Definition occurs through contrast, contrast through difference, thus definition occurs through difference. All answers are defined through their difference to the original assertion with this definition being that of the answer itself. To answer a question is to give proof, to give proof is to give definition of a state of being.
It is not wrong to answer 2+2 (or even 2x2, or 4x1) to the question "what is 2+2?".
Note that the question is neither philosophical, mathematical, nor logical, but purely pedagogical.
Math teachers have trouble asking what they really want the students to answer.
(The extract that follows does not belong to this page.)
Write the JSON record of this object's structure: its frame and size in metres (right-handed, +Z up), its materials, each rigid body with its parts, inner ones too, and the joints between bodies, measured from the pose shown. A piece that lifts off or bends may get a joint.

In fact, it is rather puzzling that some children actually understand that the answer the teacher wants to hear is 4; these children are the ones that become later "good at math". It's not that they think "2+2" would be an incorrect answer; they just know that it's not the answer the teacher wants.
The real tragedy is that most of the students (not the good ones) will understand that 2+2 is an incorrect answer and this will cause great harm to their understanding.
As a math teacher, I have, once, presented the following solution to the exercise "solve x^2 = 1 for x": "1 and -1 are obviously solutions, and we know that a degree-two polynomial equation in one variable has at most two solutions, so we are done". A lot of students felt cheated, that I wasn't giving the right answer; they wanted me to copy-paste the usual solution with Delta.
Compare your stated question to if the teacher had instead asked "What are some other expressions that equal 2+2?".
While "2 + 2 = 2 + 2" is a True statement, it is not the "correct" answer because there is an unspoken implied extension to statements of this kind in education: "What is 2+2 in the commonly given most simplified form?"
Through your use of the term "technically correct", you suggest awareness of this. There are infinite expressions you can enter on the right side of the "=" to produce a True equation. But the correct answer is typically unique.